Summer Fun for Women’s and Men’s Soccer?
In the race to be the first U.S. team sport to restart play this year, the National Women's Soccer League seems to have taken the inside track. Their nine teams resumed small group training this week, with full team training to resume Saturday, building toward a June 27 start, and a monthlong season played at two stadiums in Salt Lake City. It could really do a lot for the struggling NWSL to be the only game in town for at least a couple of weekends – especially building on the U.S. Women's success at last year's Women's World Cup, since all 23 members of that championship squad play in the NWSL. Reports are, though, that a number of those USWNT players may sit out the mini-season, out of health concerns both about the virus, and about the schedule: potentially seven games in four weeks, all on turf fields, with a short training time.

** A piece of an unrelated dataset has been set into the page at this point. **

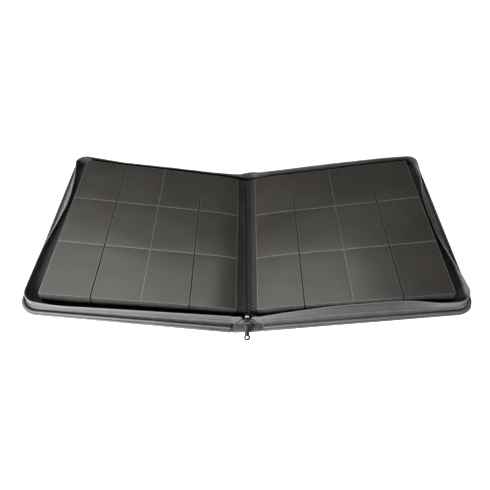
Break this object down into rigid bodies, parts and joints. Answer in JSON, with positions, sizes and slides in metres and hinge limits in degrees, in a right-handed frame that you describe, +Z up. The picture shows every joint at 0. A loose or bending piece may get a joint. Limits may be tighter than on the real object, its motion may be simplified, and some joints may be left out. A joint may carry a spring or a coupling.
{
  "type": "trading card binder",
  "caption": "Zip-around trading card binder lying open at its middle, with side-loading pocket leaves between two padded covers and a metal zip slider with a ring pull.",
  "frame": {"origin": "centre of the spine's underside", "axes": "+X to the right across the open binder, +Y along the spine away from the zip slider, +Z up"},
  "size_m": [0.6472, 0.3434, 0.071],
  "materials": {
    "cover_skin": "charcoal coated fabric with a fine grain",
    "foam": "thin padding",
    "board": "grey board stiffener",
    "lining": "black lining cloth",
    "piping": "charcoal coated fabric over cord",
    "zip_fabric": "woven zip tape",
    "zip_coil": "nylon coil",
    "page_film": "clear embossed film over a black core",
    "page_core": "black polypropylene sheet",
    "slider_metal": "gunmetal plated zinc"
  },
  "bodies": {
    "spine": {"spine_skin": "cover_skin", "spine_board": "board", "spine_lining": "lining", "binding_strip": "lining", "left_hinge_strip": "cover_skin", "right_hinge_strip": "cover_skin", "front_end_gusset": "zip_fabric", "back_end_gusset": "zip_fabric", "front_zip_stop": "slider_metal", "back_zip_stop": "slider_metal"},
    "slider": {"zip_slider": "slider_metal"},
    "pull": {"pull_tab": "slider_metal"},
    "left_cover": {"left_cover_skin": "cover_skin", "left_cover_foam": "foam", "left_cover_board": "board", "left_cover_lining": "lining", "left_cover_piping": "piping", "left_zip_gusset": "cover_skin", "left_zip_tape": "zip_fabric", "left_zip_coil": "zip_coil"},
    "left_binding": {"left_page_margins": "page_core"},
    "left_leaf_01": {"left_leaf_01": "page_film"},
    "left_leaf_02": {"left_leaf_02": "page_film"},
    "left_leaf_03": {"left_leaf_03": "page_film"},
    "left_leaf_04": {"left_leaf_04": "page_film"},
    "left_leaf_05": {"left_leaf_05": "page_film"},
    "left_leaf_06": {"left_leaf_06": "page_film"},
    "left_leaf_07": {"left_leaf_07": "page_film"},
    "left_leaf_08": {"left_leaf_08": "page_film"},
    "left_leaf_09": {"left_leaf_09": "page_film"},
    "left_leaf_10": {"left_leaf_10": "page_film"},
    "right_cover": {"right_cover_skin": "cover_skin", "right_cover_foam": "foam", "right_cover_board": "board", "right_cover_lining": "lining", "right_cover_piping": "piping", "right_zip_gusset": "cover_skin", "right_zip_tape": "zip_fabric", "right_zip_coil": "zip_coil"},
    "right_binding": {"right_page_margins": "page_core"},
    "right_leaf_01": {"right_leaf_01": "page_film"},
    "right_leaf_02": {"right_leaf_02": "page_film"},
    "right_leaf_03": {"right_leaf_03": "page_film"},
    "right_leaf_04": {"right_leaf_04": "page_film"},
    "right_leaf_05": {"right_leaf_05": "page_film"},
    "right_leaf_06": {"right_leaf_06": "page_film"},
    "right_leaf_07": {"right_leaf_07": "page_film"},
    "right_leaf_08": {"right_leaf_08": "page_film"},
    "right_leaf_09": {"right_leaf_09": "page_film"},
    "right_leaf_10": {"right_leaf_10": "page_film"}
  },
  "joints": [
    {"name": "left_cover_hinge", "type": "hinge", "parent": "spine", "child": "left_cover", "pos_m": [-0.023, 0, 0.0025], "axis": [0, -1, 0], "range_deg": [-81, 0], "deforming": ["left_hinge_strip", "front_end_gusset", "back_end_gusset"]},
    {"name": "left_binding_fold", "type": "hinge", "parent": "spine", "child": "left_binding", "pos_m": [-0.0125, 0, 0.01262], "axis": [0, -1, 0], "range_deg": [-81, 0], "deforming": ["left_page_margins"]},
    {"name": "left_leaf_01_turn", "type": "hinge", "parent": "left_binding", "child": "left_leaf_01", "pos_m": [0, 0, 0.02287], "axis": [0, 1, 0], "range_deg": [0, 162]},
    {"name": "left_leaf_02_turn", "type": "hinge", "parent": "left_binding", "child": "left_leaf_02", "pos_m": [0, 0, 0.02287], "axis": [0, 1, 0], "range_deg": [0, 159]},
    {"name": "left_leaf_03_turn", "type": "hinge", "parent": "left_binding", "child": "left_leaf_03", "pos_m": [0, 0, 0.02287], "axis": [0, 1, 0], "range_deg": [0, 156]},
    {"name": "left_leaf_04_turn", "type": "hinge", "parent": "left_binding", "child": "left_leaf_04", "pos_m": [0, 0, 0.02287], "axis": [0, 1, 0], "range_deg": [0, 153]},
    {"name": "left_leaf_05_turn", "type": "hinge", "parent": "left_binding", "child": "left_leaf_05", "pos_m": [0, 0, 0.02287], "axis": [0, 1, 0], "range_deg": [0, 150]},
    {"name": "left_leaf_06_turn", "type": "hinge", "parent": "left_binding", "child": "left_leaf_06", "pos_m": [0, 0, 0.02287], "axis": [0, 1, 0], "range_deg": [0, 147]},
    {"name": "left_leaf_07_turn", "type": "hinge", "parent": "left_binding", "child": "left_leaf_07", "pos_m": [0, 0, 0.02287], "axis": [0, 1, 0], "range_deg": [0, 144]},
    {"name": "left_leaf_08_turn", "type": "hinge", "parent": "left_binding", "child": "left_leaf_08", "pos_m": [0, 0, 0.02287], "axis": [0, 1, 0], "range_deg": [0, 141]},
    {"name": "left_leaf_09_turn", "type": "hinge", "parent": "left_binding", "child": "left_leaf_09", "pos_m": [0, 0, 0.02287], "axis": [0, 1, 0], "range_deg": [0, 138]},
    {"name": "left_leaf_10_turn", "type": "hinge", "parent": "left_binding", "child": "left_leaf_10", "pos_m": [0, 0, 0.02287], "axis": [0, 1, 0], "range_deg": [0, 135]},
    {"name": "right_cover_hinge", "type": "hinge", "parent": "spine", "child": "right_cover", "pos_m": [0.023, 0, 0.0025], "axis": [0, 1, 0], "range_deg": [-81, 0], "deforming": ["right_hinge_strip"]},
    {"name": "right_binding_fold", "type": "hinge", "parent": "spine", "child": "right_binding", "pos_m": [0.0125, 0, 0.01262], "axis": [0, 1, 0], "range_deg": [-81, 0], "deforming": ["right_page_margins"]},
    {"name": "right_leaf_01_turn", "type": "hinge", "parent": "right_binding", "child": "right_leaf_01", "pos_m": [0, 0, 0.02287], "axis": [0, -1, 0], "range_deg": [0, 162]},
    {"name": "right_leaf_02_turn", "type": "hinge", "parent": "right_binding", "child": "right_leaf_02", "pos_m": [0, 0, 0.02287], "axis": [0, -1, 0], "range_deg": [0, 159]},
    {"name": "right_leaf_03_turn", "type": "hinge", "parent": "right_binding", "child": "right_leaf_03", "pos_m": [0, 0, 0.02287], "axis": [0, -1, 0], "range_deg": [0, 156]},
    {"name": "right_leaf_04_turn", "type": "hinge", "parent": "right_binding", "child": "right_leaf_04", "pos_m": [0, 0, 0.02287], "axis": [0, -1, 0], "range_deg": [0, 153]},
    {"name": "right_leaf_05_turn", "type": "hinge", "parent": "right_binding", "child": "right_leaf_05", "pos_m": [0, 0, 0.02287], "axis": [0, -1, 0], "range_deg": [0, 150]},
    {"name": "right_leaf_06_turn", "type": "hinge", "parent": "right_binding", "child": "right_leaf_06", "pos_m": [0, 0, 0.02287], "axis": [0, -1, 0], "range_deg": [0, 147]},
    {"name": "right_leaf_07_turn", "type": "hinge", "parent": "right_binding", "child": "right_leaf_07", "pos_m": [0, 0, 0.02287], "axis": [0, -1, 0], "range_deg": [0, 144]},
    {"name": "right_leaf_08_turn", "type": "hinge", "parent": "right_binding", "child": "right_leaf_08", "pos_m": [0, 0, 0.02287], "axis": [0, -1, 0], "range_deg": [0, 141]},
    {"name": "right_leaf_09_turn", "type": "hinge", "parent": "right_binding", "child": "right_leaf_09", "pos_m": [0, 0, 0.02287], "axis": [0, -1, 0], "range_deg": [0, 138]},
    {"name": "right_leaf_10_turn", "type": "hinge", "parent": "right_binding", "child": "right_leaf_10", "pos_m": [0, 0, 0.02287], "axis": [0, -1, 0], "range_deg": [0, 135]},
    {"name": "slider_travel", "type": "slide", "parent": "spine", "child": "slider", "axis": [0, 0, 1], "range_m": [0, 0.25]},
    {"name": "pull_swing", "type": "hinge", "parent": "slider", "child": "pull", "pos_m": [0, -0.15835, 0.022], "axis": [-1, 0, 0], "range_deg": [0, 133]}
  ],
  "couplings": [
    {"joint": "left_binding_fold", "follows": "left_cover_hinge", "ratio": 1},
    {"joint": "left_leaf_02_turn", "follows": "left_leaf_01_turn", "ratio": 0.98148},
    {"joint": "left_leaf_03_turn", "follows": "left_leaf_01_turn", "ratio": 0.96296},
    {"joint": "left_leaf_04_turn", "follows": "left_leaf_01_turn", "ratio": 0.94444},
    {"joint": "left_leaf_05_turn", "follows": "left_leaf_01_turn", "ratio": 0.92593},
    {"joint": "left_leaf_06_turn", "follows": "left_leaf_01_turn", "ratio": 0.90741},
    {"joint": "left_leaf_07_turn", "follows": "left_leaf_01_turn", "ratio": 0.88889},
    {"joint": "left_leaf_08_turn", "follows": "left_leaf_01_turn", "ratio": 0.87037},
    {"joint": "left_leaf_09_turn", "follows": "left_leaf_01_turn", "ratio": 0.85185},
    {"joint": "left_leaf_10_turn", "follows": "left_leaf_01_turn", "ratio": 0.83333},
    {"joint": "right_binding_fold", "follows": "right_cover_hinge", "ratio": 1},
    {"joint": "right_leaf_02_turn", "follows": "right_leaf_01_turn", "ratio": 0.98148},
    {"joint": "right_leaf_03_turn", "follows": "right_leaf_01_turn", "ratio": 0.96296},
    {"joint": "right_leaf_04_turn", "follows": "right_leaf_01_turn", "ratio": 0.94444},
    {"joint": "right_leaf_05_turn", "follows": "right_leaf_01_turn", "ratio": 0.92593},
    {"joint": "right_leaf_06_turn", "follows": "right_leaf_01_turn", "ratio": 0.90741},
    {"joint": "right_leaf_07_turn", "follows": "right_leaf_01_turn", "ratio": 0.88889},
    {"joint": "right_leaf_08_turn", "follows": "right_leaf_01_turn", "ratio": 0.87037},
    {"joint": "right_leaf_09_turn", "follows": "right_leaf_01_turn", "ratio": 0.85185},
    {"joint": "right_leaf_10_turn", "follows": "right_leaf_01_turn", "ratio": 0.83333},
    {"joint": "slider_travel", "follows": "left_cover_hinge", "m_per_rad": -0.17684}
  ]
}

Those are the same sorts of working conditions that are a big part of the women's ongoing equal-pay lawsuit against U.S. Soccer. On the flip side, one reason the USWNT players may feel comfortable sitting out the season is that the national team guarantees their salaries for the year, with or without the league games – unlike the men, who make the bulk of their income from their more lucrative club contracts.
On the men's side, Major League Soccer seemed very bush league this week, as The Athletic leaked a secret memo from MLS Commissioner Don Garber, threatening all clubs and personnel with disciplinary action, including firing and fines up to $1 million, for anyone who leaked any more secret information to The Athletic about the league's restart plans. The plan for a tournament-style restart in July in Orlando has been an open secret for several weeks now, despite Garber's inexpliably fevered insistence that there's nothing to see behind the curtain.
Locally, of course, leagues are canceled and fields are closed through the summer; we'll see about fall.